You’ll hear answers like:
- “Work happens only when I’m around.”
- “Quality changes with every employee.”
- “Customer complaints have increased lately.”
- “New staff take too long to understand the work.”
- “People forget tasks unless I remind them daily.”
These aren’t people problems.
They are system problems.
When you rely on memory, verbal instructions, and the owner’s presence, things break as soon as the workload increases.
This is why understanding the importance of systems is not optional—it is survival.
The Real-World Problems That Systems Actually Solve
Below are common issues Biz Glows observes across Indian businesses during evaluations and consultations.
1. Inconsistent Output (Your biggest hidden profit killer)
When ten products or services look like ten different people made them, customers lose trust. Systems restore predictability.
2. Dependency on One or Two “Key People.”
When a business becomes hostage to a few skilled workers who hold all the knowledge inside their heads, growth stalls.

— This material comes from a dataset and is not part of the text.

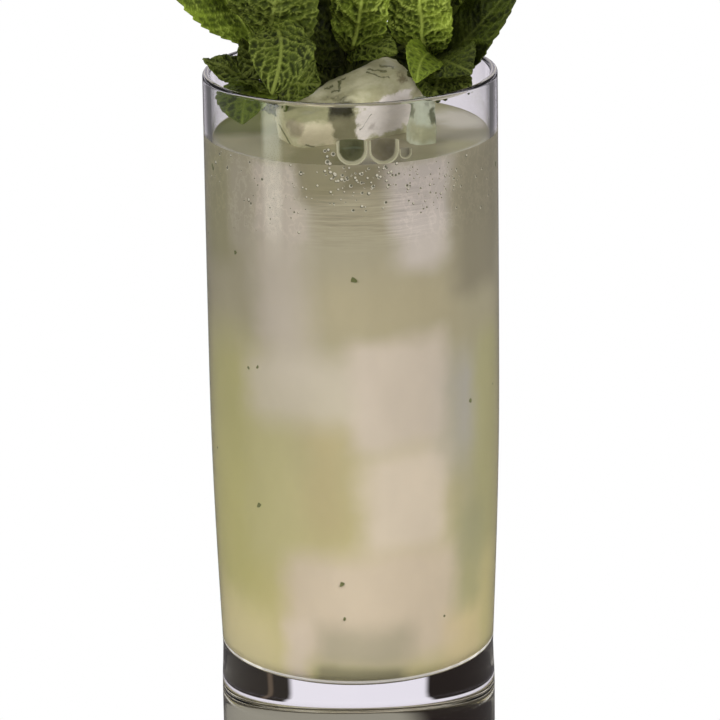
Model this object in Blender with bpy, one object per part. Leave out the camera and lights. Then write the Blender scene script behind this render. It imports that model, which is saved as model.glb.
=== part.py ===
"""A mint collins: a tall straight-sided glass of cloudy lime drink, two blocks of ice that
stand out of it, and three sprigs of mint.

Units are metres and +Z is up. The origin is the middle of the glass's foot, with +Y at the
back.
"""

import math
from dataclasses import dataclass

import bmesh
import bpy
from mathutils import Euler, Vector, noise

MM = 0.001
GAP = 0.3 * MM
SEAM_MERGE = 0.005 * MM

# Glass: heights from the foot, and outer radii
GLASS_HEIGHT = 157.6 * MM
FOOT_ROUND = 3.0 * MM
FOOT_RADIUS = 31.6 * MM
FOOT_TOP = 12.3 * MM
WAIST_HEIGHT = 22.6 * MM
WAIST_RADIUS = 31.25 * MM
SHOULDER_HEIGHT = 87.6 * MM
BODY_RADIUS = 32.8 * MM
RIM_RADIUS = 32.6 * MM
WALL = 2.0 * MM
RIM_WALL = 1.7 * MM
FLOOR_HEIGHT = 22.3 * MM
FLOOR_DISH = 0.5 * MM
FLOOR_ROUND = 5.0 * MM
GLASS_SIDES = 44
ROUND_STEPS = 3
OUTER_LEVELS_MM = (12.3, 17.3, 22.6, 30.3, 43.3, 60.3, 87.6)
INNER_LEVELS_MM = (35.3, 55.3, 87.6)

# Drink
DRINK_LEVEL = 143.6 * MM

# Ice: how far each face is pushed about by melting
MELT = 1.1 * MM
MELT_SPAN = 9.0 * MM
ICE_CUTS = 4

# Mint
STEM_RADIUS = 1.5 * MM
STEM_TIP_RADIUS = 0.9 * MM
STEM_SIDES = 8
STEM_RINGS = 9
LEAF_THICKNESS = 0.8 * MM
LEAF_STATIONS = 8
LEAF_STRIPS = 4
TUFT_STATIONS = 5
TUFT_STRIPS = 2
PETIOLE_WIDTH = 1.5 * MM
PETIOLE_SHARE = 0.10
TOOTH = 0.07
RIPPLES = 2.2
RIPPLE_TWIST = 0.8
RIPPLE_STEP = 0.37
TUFT_LEAVES = 3
TUFT_LENGTH = 11.0 * MM
TUFT_WIDTH = 6.5 * MM


@dataclass
class Leaf:
    """A mint leaf, with its places in millimetres.

    root is where it leaves the stem, from 0 at the stem's foot to 1 at its tip. bend and tip
    are the midrib's control point and end. facing is the way its upper side looks. fold is
    the slope of its two halves, ruffle the wave of its margin as a share of the width, and
    belly the share of its length at which it is widest.
    """

    root: float
    bend: tuple
    tip: tuple
    width: float
    facing: tuple
    fold: float
    ruffle: float
    belly: float = 0.42


@dataclass
class Sprig:
    """A stem, as three points in millimetres, with its leaves."""

    name: str
    stem: tuple
    leaves: tuple


@dataclass
class Block:
    """A block of ice: its middle, size and edge rounding in millimetres, and its turns in degrees."""

    name: str
    middle: tuple
    size: tuple
    turns: tuple
    rounding: float
    seed: int


ICE_BLOCKS = (
    Block("ice_front", (0.3, -0.6, 142.3), (33.0, 14.0, 26.0), (14.0, -14.0, 28.0), 4.0, 3),
    Block("ice_side", (15.5, -10.2, 147.6), (5.2, 6.0, 12.4), (4.0, 3.0, 20.0), 2.0, 8),
)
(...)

3. Constant Fire-Fighting by the Owner
Business owners spend their days fixing small issues that shouldn’t require their involvement in the first place.
4. Slow Employee Onboarding
Without structured workflows, new employees take months to reach productivity.
5. Communication Gaps
Verbal instructions get twisted, forgotten, or misunderstood.
A strong system quietly dissolves these problems.
How Systems Actually Look in Real Businesses (Not Theory)
Let’s simplify what “systems” mean in the real world, and practically understand what the Importance of Systems actually is:
- A bakery having a checklist for daily prep.
- A local service business using WhatsApp templates for customer communication.
- A small factory standardizes how raw materials are checked, how machines are cleaned, and how finished goods are packed.
- A coaching center using fixed scripts and follow-up sequences for admissions.
Systems are simply agreed-upon ways of doing work.
Consistently. Predictably. Without dependence on the boss.
4 Real Case Examples Where Systems Changed Everything
Here are real-world inspired scenarios (names changed but situations fully real), reflecting hundreds of similar cases Biz Glows has documented.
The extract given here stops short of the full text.